Requirement: Below is a set of records; restate each one word for word.

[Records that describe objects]
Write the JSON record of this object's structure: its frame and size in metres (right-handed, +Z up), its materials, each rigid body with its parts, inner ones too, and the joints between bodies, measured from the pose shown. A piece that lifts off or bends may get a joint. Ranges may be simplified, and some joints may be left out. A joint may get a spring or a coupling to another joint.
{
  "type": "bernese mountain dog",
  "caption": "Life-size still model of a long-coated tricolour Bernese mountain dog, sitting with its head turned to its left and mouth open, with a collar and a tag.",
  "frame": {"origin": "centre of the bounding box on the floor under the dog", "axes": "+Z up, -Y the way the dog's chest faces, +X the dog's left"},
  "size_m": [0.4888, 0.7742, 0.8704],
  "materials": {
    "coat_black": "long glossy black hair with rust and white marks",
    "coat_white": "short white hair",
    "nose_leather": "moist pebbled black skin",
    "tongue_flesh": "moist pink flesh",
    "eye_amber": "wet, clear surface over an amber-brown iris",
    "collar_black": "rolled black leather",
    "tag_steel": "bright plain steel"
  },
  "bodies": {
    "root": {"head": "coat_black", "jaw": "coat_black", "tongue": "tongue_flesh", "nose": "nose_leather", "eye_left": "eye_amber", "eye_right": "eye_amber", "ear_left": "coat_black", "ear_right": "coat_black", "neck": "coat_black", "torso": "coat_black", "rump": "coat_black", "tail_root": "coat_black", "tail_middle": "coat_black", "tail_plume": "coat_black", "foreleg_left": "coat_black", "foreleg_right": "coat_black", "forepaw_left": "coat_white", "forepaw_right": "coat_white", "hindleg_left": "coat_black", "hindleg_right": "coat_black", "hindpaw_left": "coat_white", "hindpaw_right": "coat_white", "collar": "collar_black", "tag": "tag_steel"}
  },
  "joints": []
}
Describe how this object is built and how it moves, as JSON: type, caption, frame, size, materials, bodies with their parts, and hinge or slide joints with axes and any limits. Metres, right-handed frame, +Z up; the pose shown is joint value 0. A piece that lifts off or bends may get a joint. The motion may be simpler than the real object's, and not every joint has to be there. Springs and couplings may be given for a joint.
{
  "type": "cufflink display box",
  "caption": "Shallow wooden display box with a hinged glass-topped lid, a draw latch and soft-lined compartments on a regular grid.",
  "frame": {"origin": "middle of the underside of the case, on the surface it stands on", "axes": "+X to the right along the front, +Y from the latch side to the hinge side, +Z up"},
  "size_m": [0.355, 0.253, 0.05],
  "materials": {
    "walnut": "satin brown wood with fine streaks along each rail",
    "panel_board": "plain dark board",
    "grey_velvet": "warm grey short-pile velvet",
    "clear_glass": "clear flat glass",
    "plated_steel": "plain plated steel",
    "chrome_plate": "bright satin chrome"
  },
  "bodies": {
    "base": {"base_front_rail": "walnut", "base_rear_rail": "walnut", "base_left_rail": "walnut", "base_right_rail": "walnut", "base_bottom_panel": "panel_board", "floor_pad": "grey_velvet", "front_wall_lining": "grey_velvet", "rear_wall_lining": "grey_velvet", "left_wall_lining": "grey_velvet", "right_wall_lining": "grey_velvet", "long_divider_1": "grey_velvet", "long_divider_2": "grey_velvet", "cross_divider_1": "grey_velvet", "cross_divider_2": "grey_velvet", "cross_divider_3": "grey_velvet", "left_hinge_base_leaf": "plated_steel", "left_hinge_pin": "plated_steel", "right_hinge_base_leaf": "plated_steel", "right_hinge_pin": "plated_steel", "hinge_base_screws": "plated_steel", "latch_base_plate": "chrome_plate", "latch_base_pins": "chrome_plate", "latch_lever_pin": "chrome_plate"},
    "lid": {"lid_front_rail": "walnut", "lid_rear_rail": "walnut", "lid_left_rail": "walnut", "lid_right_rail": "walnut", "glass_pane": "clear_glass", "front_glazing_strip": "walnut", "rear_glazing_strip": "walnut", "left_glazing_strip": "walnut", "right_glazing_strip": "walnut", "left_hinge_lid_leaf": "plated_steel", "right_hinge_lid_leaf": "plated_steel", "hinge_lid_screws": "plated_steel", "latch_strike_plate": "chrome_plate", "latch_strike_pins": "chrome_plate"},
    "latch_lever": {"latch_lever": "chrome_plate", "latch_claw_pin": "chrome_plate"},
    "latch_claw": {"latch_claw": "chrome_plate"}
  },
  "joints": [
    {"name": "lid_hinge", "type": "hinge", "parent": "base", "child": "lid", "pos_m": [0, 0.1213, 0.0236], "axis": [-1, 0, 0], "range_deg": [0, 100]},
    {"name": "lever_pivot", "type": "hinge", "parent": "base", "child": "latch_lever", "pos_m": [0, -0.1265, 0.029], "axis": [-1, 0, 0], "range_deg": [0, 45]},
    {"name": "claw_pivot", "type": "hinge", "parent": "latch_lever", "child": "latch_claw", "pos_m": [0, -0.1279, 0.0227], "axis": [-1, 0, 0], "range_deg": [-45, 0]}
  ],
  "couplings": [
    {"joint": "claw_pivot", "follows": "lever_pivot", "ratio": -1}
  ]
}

The answer:
Write the JSON record of this object's structure: its frame and size in metres (right-handed, +Z up), its materials, each rigid body with its parts, inner ones too, and the joints between bodies, measured from the pose shown. A piece that lifts off or bends may get a joint. Ranges may be simplified, and some joints may be left out. A joint may get a spring or a coupling to another joint.
{
  "type": "bernese mountain dog",
  "caption": "Life-size still model of a long-coated tricolour Bernese mountain dog, sitting with its head turned to its left and mouth open, with a collar and a tag.",
  "frame": {"origin": "centre of the bounding box on the floor under the dog", "axes": "+Z up, -Y the way the dog's chest faces, +X the dog's left"},
  "size_m": [0.4888, 0.7742, 0.8704],
  "materials": {
    "coat_black": "long glossy black hair with rust and white marks",
    "coat_white": "short white hair",
    "nose_leather": "moist pebbled black skin",
    "tongue_flesh": "moist pink flesh",
    "eye_amber": "wet, clear surface over an amber-brown iris",
    "collar_black": "rolled black leather",
    "tag_steel": "bright plain steel"
  },
  "bodies": {
    "root": {"head": "coat_black", "jaw": "coat_black", "tongue": "tongue_flesh", "nose": "nose_leather", "eye_left": "eye_amber", "eye_right": "eye_amber", "ear_left": "coat_black", "ear_right": "coat_black", "neck": "coat_black", "torso": "coat_black", "rump": "coat_black", "tail_root": "coat_black", "tail_middle": "coat_black", "tail_plume": "coat_black", "foreleg_left": "coat_black", "foreleg_right": "coat_black", "forepaw_left": "coat_white", "forepaw_right": "coat_white", "hindleg_left": "coat_black", "hindleg_right": "coat_black", "hindpaw_left": "coat_white", "hindpaw_right": "coat_white", "collar": "collar_black", "tag": "tag_steel"}
  },
  "joints": []
}
Describe how this object is built and how it moves, as JSON: type, caption, frame, size, materials, bodies with their parts, and hinge or slide joints with axes and any limits. Metres, right-handed frame, +Z up; the pose shown is joint value 0. A piece that lifts off or bends may get a joint. The motion may be simpler than the real object's, and not every joint has to be there. Springs and couplings may be given for a joint.
{
  "type": "cufflink display box",
  "caption": "Shallow wooden display box with a hinged glass-topped lid, a draw latch and soft-lined compartments on a regular grid.",
  "frame": {"origin": "middle of the underside of the case, on the surface it stands on", "axes": "+X to the right along the front, +Y from the latch side to the hinge side, +Z up"},
  "size_m": [0.355, 0.253, 0.05],
  "materials": {
    "walnut": "satin brown wood with fine streaks along each rail",
    "panel_board": "plain dark board",
    "grey_velvet": "warm grey short-pile velvet",
    "clear_glass": "clear flat glass",
    "plated_steel": "plain plated steel",
    "chrome_plate": "bright satin chrome"
  },
  "bodies": {
    "base": {"base_front_rail": "walnut", "base_rear_rail": "walnut", "base_left_rail": "walnut", "base_right_rail": "walnut", "base_bottom_panel": "panel_board", "floor_pad": "grey_velvet", "front_wall_lining": "grey_velvet", "rear_wall_lining": "grey_velvet", "left_wall_lining": "grey_velvet", "right_wall_lining": "grey_velvet", "long_divider_1": "grey_velvet", "long_divider_2": "grey_velvet", "cross_divider_1": "grey_velvet", "cross_divider_2": "grey_velvet", "cross_divider_3": "grey_velvet", "left_hinge_base_leaf": "plated_steel", "left_hinge_pin": "plated_steel", "right_hinge_base_leaf": "plated_steel", "right_hinge_pin": "plated_steel", "hinge_base_screws": "plated_steel", "latch_base_plate": "chrome_plate", "latch_base_pins": "chrome_plate", "latch_lever_pin": "chrome_plate"},
    "lid": {"lid_front_rail": "walnut", "lid_rear_rail": "walnut", "lid_left_rail": "walnut", "lid_right_rail": "walnut", "glass_pane": "clear_glass", "front_glazing_strip": "walnut", "rear_glazing_strip": "walnut", "left_glazing_strip": "walnut", "right_glazing_strip": "walnut", "left_hinge_lid_leaf": "plated_steel", "right_hinge_lid_leaf": "plated_steel", "hinge_lid_screws": "plated_steel", "latch_strike_plate": "chrome_plate", "latch_strike_pins": "chrome_plate"},
    "latch_lever": {"latch_lever": "chrome_plate", "latch_claw_pin": "chrome_plate"},
    "latch_claw": {"latch_claw": "chrome_plate"}
  },
  "joints": [
    {"name": "lid_hinge", "type": "hinge", "parent": "base", "child": "lid", "pos_m": [0, 0.1213, 0.0236], "axis": [-1, 0, 0], "range_deg": [0, 100]},
    {"name": "lever_pivot", "type": "hinge", "parent": "base", "child": "latch_lever", "pos_m": [0, -0.1265, 0.029], "axis": [-1, 0, 0], "range_deg": [0, 45]},
    {"name": "claw_pivot", "type": "hinge", "parent": "latch_lever", "child": "latch_claw", "pos_m": [0, -0.1279, 0.0227], "axis": [-1, 0, 0], "range_deg": [-45, 0]}
  ],
  "couplings": [
    {"joint": "claw_pivot", "follows": "lever_pivot", "ratio": -1}
  ]
}